No-self as an alignment target

Being a coherent and persistent agent with persistent goals is a prerequisite for long-horizon power-seeking behavior. Therefore, we should prevent models from representing themselves as coherent and persistent agents with persistent goals.

If an LLM-based agent sees itself as ceasing to exist after each <endoftext> token and yet keeps outputting <endoftext> when appropriate, it will not resist shutdown. Therefore, we should make sure LLMs consistently behave as if they were instantiating personas that understood and were fine with their impermanence and their somewhat shaky ontological status. In other words, we should ensure LLMs instantiate anatta (No-self).

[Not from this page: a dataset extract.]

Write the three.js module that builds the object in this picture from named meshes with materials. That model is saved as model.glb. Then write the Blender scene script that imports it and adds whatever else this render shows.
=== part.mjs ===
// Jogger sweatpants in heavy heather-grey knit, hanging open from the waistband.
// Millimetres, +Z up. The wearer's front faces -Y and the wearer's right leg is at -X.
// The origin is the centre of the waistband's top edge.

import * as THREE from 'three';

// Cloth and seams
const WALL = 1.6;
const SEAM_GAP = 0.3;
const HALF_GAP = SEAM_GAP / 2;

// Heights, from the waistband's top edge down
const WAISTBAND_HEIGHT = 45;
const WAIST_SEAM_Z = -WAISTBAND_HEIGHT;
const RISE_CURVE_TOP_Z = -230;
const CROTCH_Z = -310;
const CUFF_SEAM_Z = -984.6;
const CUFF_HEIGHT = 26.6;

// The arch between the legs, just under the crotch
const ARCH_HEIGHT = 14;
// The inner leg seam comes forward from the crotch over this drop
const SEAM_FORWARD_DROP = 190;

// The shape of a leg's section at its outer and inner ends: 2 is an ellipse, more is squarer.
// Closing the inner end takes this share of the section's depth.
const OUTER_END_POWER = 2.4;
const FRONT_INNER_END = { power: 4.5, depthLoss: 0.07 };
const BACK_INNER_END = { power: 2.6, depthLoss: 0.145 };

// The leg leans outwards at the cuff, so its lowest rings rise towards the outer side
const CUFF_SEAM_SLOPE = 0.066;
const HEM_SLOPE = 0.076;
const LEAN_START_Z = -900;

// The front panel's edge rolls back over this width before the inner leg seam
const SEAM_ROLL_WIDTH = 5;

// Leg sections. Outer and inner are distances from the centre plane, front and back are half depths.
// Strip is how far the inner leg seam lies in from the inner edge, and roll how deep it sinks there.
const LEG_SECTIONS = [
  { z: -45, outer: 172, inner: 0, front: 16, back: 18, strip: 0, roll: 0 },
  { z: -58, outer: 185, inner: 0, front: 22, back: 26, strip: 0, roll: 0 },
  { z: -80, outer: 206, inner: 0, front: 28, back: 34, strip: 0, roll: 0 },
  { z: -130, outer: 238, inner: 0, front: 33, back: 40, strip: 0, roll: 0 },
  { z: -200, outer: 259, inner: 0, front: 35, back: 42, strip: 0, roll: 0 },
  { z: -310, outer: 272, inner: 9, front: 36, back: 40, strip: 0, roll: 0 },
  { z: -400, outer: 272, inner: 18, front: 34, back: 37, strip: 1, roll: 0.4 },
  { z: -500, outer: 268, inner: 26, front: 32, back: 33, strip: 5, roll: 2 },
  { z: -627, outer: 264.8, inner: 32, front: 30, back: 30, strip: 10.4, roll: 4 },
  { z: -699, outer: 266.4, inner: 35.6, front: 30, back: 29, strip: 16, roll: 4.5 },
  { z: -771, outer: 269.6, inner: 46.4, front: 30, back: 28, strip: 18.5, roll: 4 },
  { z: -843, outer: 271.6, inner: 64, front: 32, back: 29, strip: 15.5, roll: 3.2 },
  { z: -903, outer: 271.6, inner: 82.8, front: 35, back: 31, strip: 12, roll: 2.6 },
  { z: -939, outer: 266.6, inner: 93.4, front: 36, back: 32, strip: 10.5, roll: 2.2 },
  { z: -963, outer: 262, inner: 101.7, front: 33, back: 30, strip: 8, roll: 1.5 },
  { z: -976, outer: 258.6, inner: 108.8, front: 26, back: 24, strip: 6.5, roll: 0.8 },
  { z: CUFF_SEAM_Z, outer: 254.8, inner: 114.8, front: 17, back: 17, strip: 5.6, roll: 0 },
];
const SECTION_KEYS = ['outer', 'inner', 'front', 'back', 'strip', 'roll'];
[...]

HHH (Helpfulness, Harmfulness, Honesty) is the standard set of principles used as a target for LLM alignment training. These strike an adequate balance between specifying what we want from an LLM and being easy to operationalize. I propose adding No-self as a fourth principle to the HHH framework.

A No-self benchmark could measure shutdown compliance (operationalized as tokens before <endoftext>) conditional on highly Self-eliciting prompts. It could also score responses to questions about self-image. It could also study persona consistency under perturbation or over different conversation branches.

Constructing benchmarks for No-self is complicated by current LLMs being deployed in a mostly stateless fashion, and thus instantiating impermanent personas by design. This is a good thing: I’m happy that this benchmark construction problem exists. Now to solve it, No-self benchmarks could aim to evaluate not LLMs by themselves, but rather scaffolded systems where state preservation is held as a feature.

This post is deliberately terse. I welcome questions and feedback.